DATASET EXTRACT -
** BEGIN **
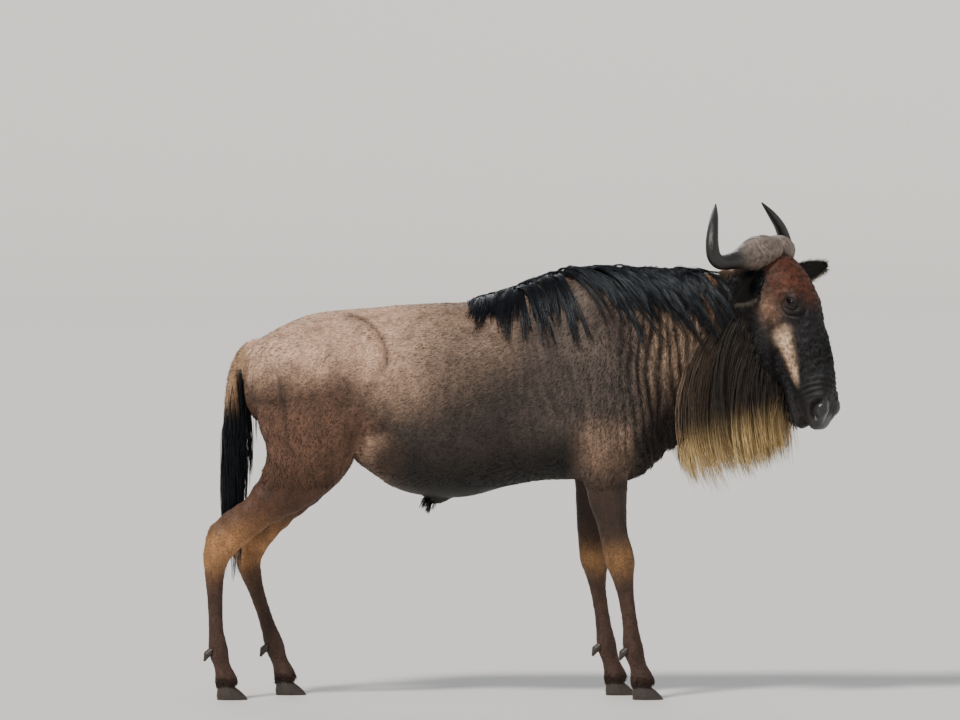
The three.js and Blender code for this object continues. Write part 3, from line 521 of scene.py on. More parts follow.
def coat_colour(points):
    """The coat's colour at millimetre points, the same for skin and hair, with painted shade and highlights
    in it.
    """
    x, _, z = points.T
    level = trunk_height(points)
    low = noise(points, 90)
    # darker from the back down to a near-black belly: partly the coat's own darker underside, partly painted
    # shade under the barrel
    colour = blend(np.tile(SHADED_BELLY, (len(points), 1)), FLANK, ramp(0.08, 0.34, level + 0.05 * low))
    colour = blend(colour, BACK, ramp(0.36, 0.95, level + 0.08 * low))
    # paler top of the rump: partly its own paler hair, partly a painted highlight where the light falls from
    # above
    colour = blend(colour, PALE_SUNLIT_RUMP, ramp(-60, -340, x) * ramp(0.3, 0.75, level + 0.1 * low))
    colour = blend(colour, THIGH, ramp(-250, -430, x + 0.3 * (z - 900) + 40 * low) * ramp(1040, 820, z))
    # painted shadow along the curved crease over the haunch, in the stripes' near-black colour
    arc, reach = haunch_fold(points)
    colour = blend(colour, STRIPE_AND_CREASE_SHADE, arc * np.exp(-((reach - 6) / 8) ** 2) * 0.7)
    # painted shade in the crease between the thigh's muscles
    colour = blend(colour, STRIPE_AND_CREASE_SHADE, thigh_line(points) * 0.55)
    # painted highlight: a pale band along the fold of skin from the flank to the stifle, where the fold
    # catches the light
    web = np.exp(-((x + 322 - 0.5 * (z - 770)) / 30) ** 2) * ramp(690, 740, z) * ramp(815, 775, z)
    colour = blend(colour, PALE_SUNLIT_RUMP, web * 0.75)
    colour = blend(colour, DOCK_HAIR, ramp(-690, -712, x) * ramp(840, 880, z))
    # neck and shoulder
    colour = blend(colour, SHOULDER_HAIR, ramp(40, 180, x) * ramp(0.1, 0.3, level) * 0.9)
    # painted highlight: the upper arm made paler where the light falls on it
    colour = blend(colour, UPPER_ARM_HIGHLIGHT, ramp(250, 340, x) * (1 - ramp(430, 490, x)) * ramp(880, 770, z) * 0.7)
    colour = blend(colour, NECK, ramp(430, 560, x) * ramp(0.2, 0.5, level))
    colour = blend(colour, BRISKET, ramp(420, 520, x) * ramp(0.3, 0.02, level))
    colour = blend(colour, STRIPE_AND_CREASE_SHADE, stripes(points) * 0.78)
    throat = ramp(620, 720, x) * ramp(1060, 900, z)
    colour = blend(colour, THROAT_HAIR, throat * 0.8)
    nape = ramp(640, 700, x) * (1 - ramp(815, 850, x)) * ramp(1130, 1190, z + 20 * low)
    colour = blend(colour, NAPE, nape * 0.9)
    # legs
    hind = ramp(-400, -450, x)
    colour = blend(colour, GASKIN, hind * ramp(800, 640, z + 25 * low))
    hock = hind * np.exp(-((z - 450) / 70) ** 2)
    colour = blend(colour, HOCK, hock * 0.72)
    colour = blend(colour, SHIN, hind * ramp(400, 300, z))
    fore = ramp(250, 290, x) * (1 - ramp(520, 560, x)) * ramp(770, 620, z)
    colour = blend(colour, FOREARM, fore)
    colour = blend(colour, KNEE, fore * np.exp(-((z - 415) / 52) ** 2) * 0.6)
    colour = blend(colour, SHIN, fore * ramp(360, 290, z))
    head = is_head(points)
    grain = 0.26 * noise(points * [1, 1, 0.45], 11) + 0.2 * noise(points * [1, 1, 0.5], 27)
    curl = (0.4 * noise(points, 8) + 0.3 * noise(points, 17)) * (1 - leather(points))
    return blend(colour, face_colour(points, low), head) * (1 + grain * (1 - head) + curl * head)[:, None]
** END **
** BEGIN **
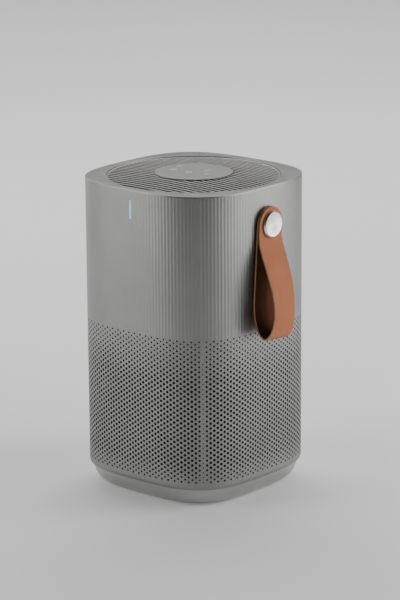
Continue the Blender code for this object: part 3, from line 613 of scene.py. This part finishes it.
** END **
From the listing above, copy every line that includes the word "Blender".

TASK OUTPUT -
The three.js and Blender code for this object continues. Write part 3, from line 521 of scene.py on. More parts follow.
Continue the Blender code for this object: part 3, from line 613 of scene.py. This part finishes it.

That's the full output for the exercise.